> **WHAT YOU WILL DO**:
Starting at the first line of the data below, write out each line exactly until you reach the line containing "# inside, and the plate is painted blue grey.", and include that line too.

·····

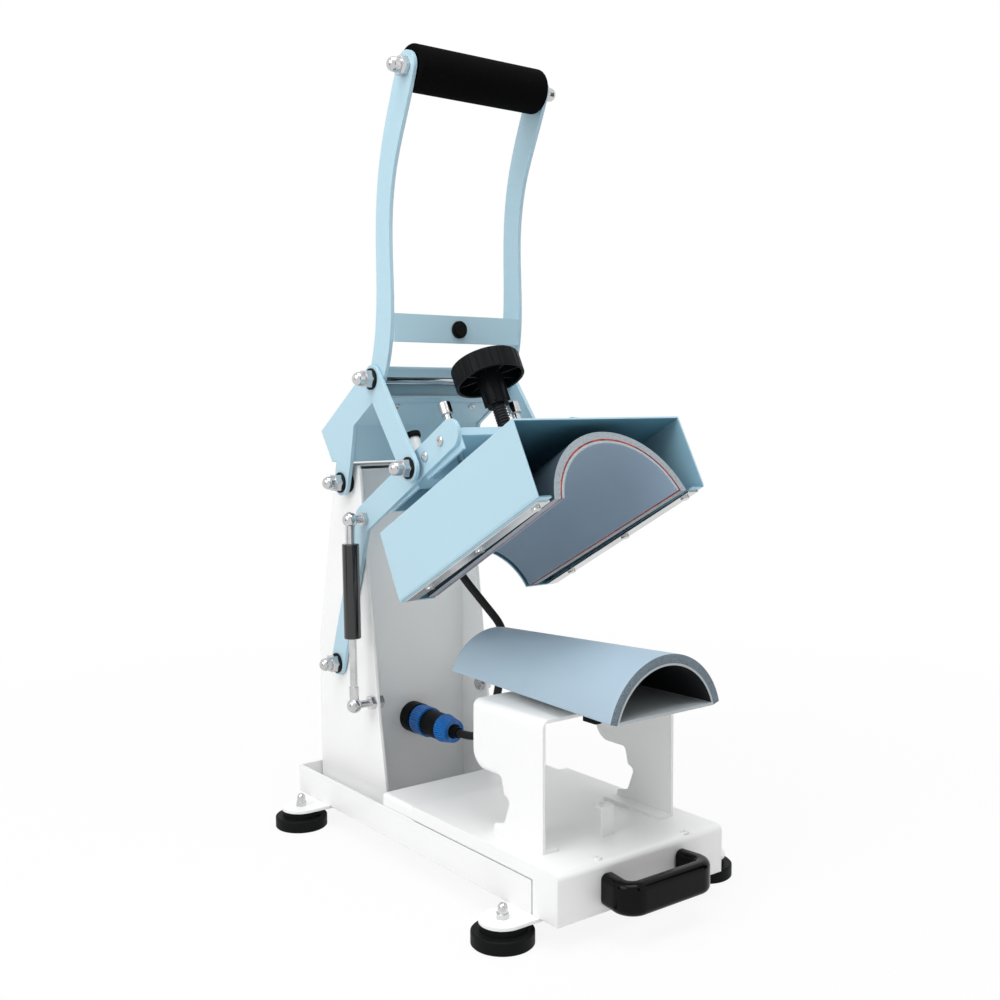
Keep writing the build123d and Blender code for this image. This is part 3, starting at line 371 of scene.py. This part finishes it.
backing_foot_turn = -0.98
backing = Finish("backing_board")
backing_speck = backing.noise(1500.0, 4.0, 0.7)
backing_cloud = backing.noise(22.0, 4.0)
backing_cut = abs(backing.facing(press_back)) > turned_share
backing_foot = backing.facing(press_up) < backing_foot_turn
end_grey = backing.mix((backing_speck > 0.55) * 0.8, (0.36, 0.41, 0.45), (0.09, 0.11, 0.13))
face_grey = backing.mix(backing_cloud, (0.03, 0.05, 0.07), (0.05, 0.08, 0.11))
backing.feed(
    Base_Color=backing.mix(backing_cut + backing_foot, face_grey, end_grey),
    Roughness=0.6 + 0.2 * backing_cloud,
)
backing.bump(backing_speck, 0.3, 0.0003)
dress(backing.material, "upper_form")

heater_red = Finish("heater_red")
heater_cloud = heater_red.noise(170.0, 5.0)
heater_red.feed(
    Base_Color=heater_red.mix((heater_cloud > 0.5) * 0.8, (0.40, 0.05, 0.02), (0.13, 0.03, 0.02)),
    Roughness=0.55 + 0.2 * heater_cloud,
)
heater_red.bump(heater_red.noise(700.0, 4.0), 0.6, 0.0006)
dress(heater_red.material, "heater_mat")


# Lower form: a thin rolled arch on a flat plate. The rolled sheet is bare at its rim and blackened
# inside, and the plate is painted blue grey.

form_metal = Finish("form_metal")
form_cloud = form_metal.noise(20.0, 4.0)
form_plate_top = 0.1958
form_plate_edge = -0.236
form_fade = 28.0
form_above = form_metal.along((0.0, 0.0, 1.0)) > form_plate_top
form_upward = form_metal.facing((0.0, 0.0, 1.0))
form_cut_end = abs(form_metal.facing((0.0, 1.0, 0.0)))
form_inner = form_above * (form_upward < 0.05) * (form_cut_end < 0.5)
form_plate = form_above * (form_upward > 0.9)
form_bare = form_metal.mix(form_cloud, (0.40, 0.45, 0.47), (0.48, 0.53, 0.55))
form_depth = (form_metal.along((0.0, 1.0, 0.0)) - form_plate_edge) * form_fade
form_blue = form_metal.mix(form_depth, (0.11, 0.17, 0.21), (0.006, 0.011, 0.014))
form_open = form_metal.mix(form_plate, form_bare, form_blue)
form_metal.feed(
    Base_Color=form_metal.mix(form_inner, form_open, (0.006, 0.008, 0.01)),
    Roughness=0.5 + 0.15 * form_cloud,
)
form_metal.bump(form_metal.noise(900.0, 3.0), 0.2, 0.0003)
dress(form_metal.material, "lower_form")


# Clamp strips: bright rolled steel, screwed along the cover hems to hold the heater stack. The nut of the
# pressure screw, in the front bridge of the arms, is blackened steel.

dress(bright_metal("strip_steel", (0.80, 0.81, 0.81), 0.2, 35.0), "clamp_strips")
black_steel = Finish("black_steel", Metallic=0.7)
black_steel_cloud = black_steel.noise(60.0, 4.0)
black_steel.feed(
    Base_Color=black_steel.mix(black_steel_cloud, (0.01, 0.01, 0.011), (0.03, 0.03, 0.032)),
    Roughness=0.3 + 0.2 * black_steel_cloud,
)
black_steel.bump(black_steel.noise(500.0, 2.0), 0.15, 0.0002)
dress(black_steel.material, "pressure_nut")


# Pressure screw: a blackened bar with a rolled thread of 3 mm pitch, from the thrust cup on the cover
# up to the hub of the hand knob.

screw_foot = 0.3192
screw_head = 0.3955
screw_row = -0.2325
screw_outer = 0.0074
thread_depth = 0.0011
thread_pitch = 0.003


def press_point(x, y, z):
    """Point of the tilted press frame in the frame of the whole press."""
    turned_y = cos(press_turn) * y + sin(press_turn) * z
    return x, floor_shift + turned_y, cos(press_turn) * z - sin(press_turn) * y


def outward_and_smooth(angle):
    """Turns the faces of the active piece outwards, and smooths what bends less than an angle."""
    bpy.ops.object.mode_set(mode="EDIT")
    bpy.ops.mesh.select_all(action="SELECT")
    bpy.ops.mesh.normals_make_consistent(inside=False)
    bpy.ops.object.mode_set(mode="OBJECT")
    bpy.ops.object.shade_smooth_by_angle(angle=radians(angle))


bpy.ops.object.select_all(action="DESELECT")
bpy.ops.mesh.primitive_grid_add(x_subdivisions=48, y_subdivisions=250, size=2)
thread = bpy.context.object
thread.name = "pressure_thread"
for vertex in thread.data.vertices:
    turn = pi * (vertex.co.x + 1)
    height = screw_foot + (screw_head - screw_foot) * (vertex.co.y + 1) / 2
    phase = (height / thread_pitch - turn / (2 * pi)) % 1.0
    flank = min(1.0, abs(2 * phase - 1) * 1.5)
    radius = screw_outer - thread_depth * flank
    vertex.co = press_point(radius * cos(turn), screw_row + radius * sin(turn), height)
bpy.ops.object.mode_set(mode="EDIT")
bpy.ops.mesh.select_all(action="SELECT")
bpy.ops.mesh.remove_doubles(threshold=0.00002)
bpy.ops.mesh.select_all(action="SELECT")
bpy.ops.mesh.fill_holes(sides=0)
bpy.ops.object.mode_set(mode="OBJECT")
outward_and_smooth(50)
thread.data.materials.append(black_steel.material)
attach(thread, "knob_body")
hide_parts("pressure_screw")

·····

> **CORRECT RESULT**:
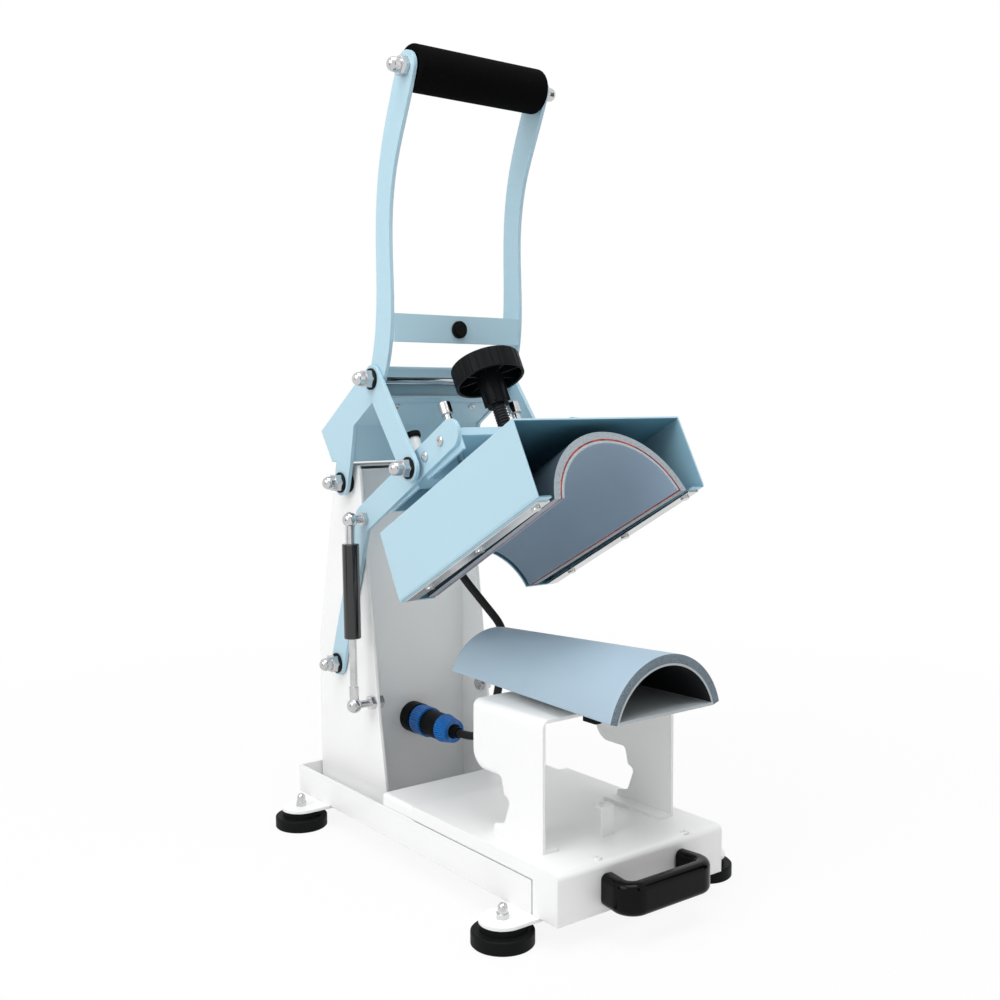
Keep writing the build123d and Blender code for this image. This is part 3, starting at line 371 of scene.py. This part finishes it.
backing_foot_turn = -0.98
backing = Finish("backing_board")
backing_speck = backing.noise(1500.0, 4.0, 0.7)
backing_cloud = backing.noise(22.0, 4.0)
backing_cut = abs(backing.facing(press_back)) > turned_share
backing_foot = backing.facing(press_up) < backing_foot_turn
end_grey = backing.mix((backing_speck > 0.55) * 0.8, (0.36, 0.41, 0.45), (0.09, 0.11, 0.13))
face_grey = backing.mix(backing_cloud, (0.03, 0.05, 0.07), (0.05, 0.08, 0.11))
backing.feed(
    Base_Color=backing.mix(backing_cut + backing_foot, face_grey, end_grey),
    Roughness=0.6 + 0.2 * backing_cloud,
)
backing.bump(backing_speck, 0.3, 0.0003)
dress(backing.material, "upper_form")

heater_red = Finish("heater_red")
heater_cloud = heater_red.noise(170.0, 5.0)
heater_red.feed(
    Base_Color=heater_red.mix((heater_cloud > 0.5) * 0.8, (0.40, 0.05, 0.02), (0.13, 0.03, 0.02)),
    Roughness=0.55 + 0.2 * heater_cloud,
)
heater_red.bump(heater_red.noise(700.0, 4.0), 0.6, 0.0006)
dress(heater_red.material, "heater_mat")


# Lower form: a thin rolled arch on a flat plate. The rolled sheet is bare at its rim and blackened
# inside, and the plate is painted blue grey.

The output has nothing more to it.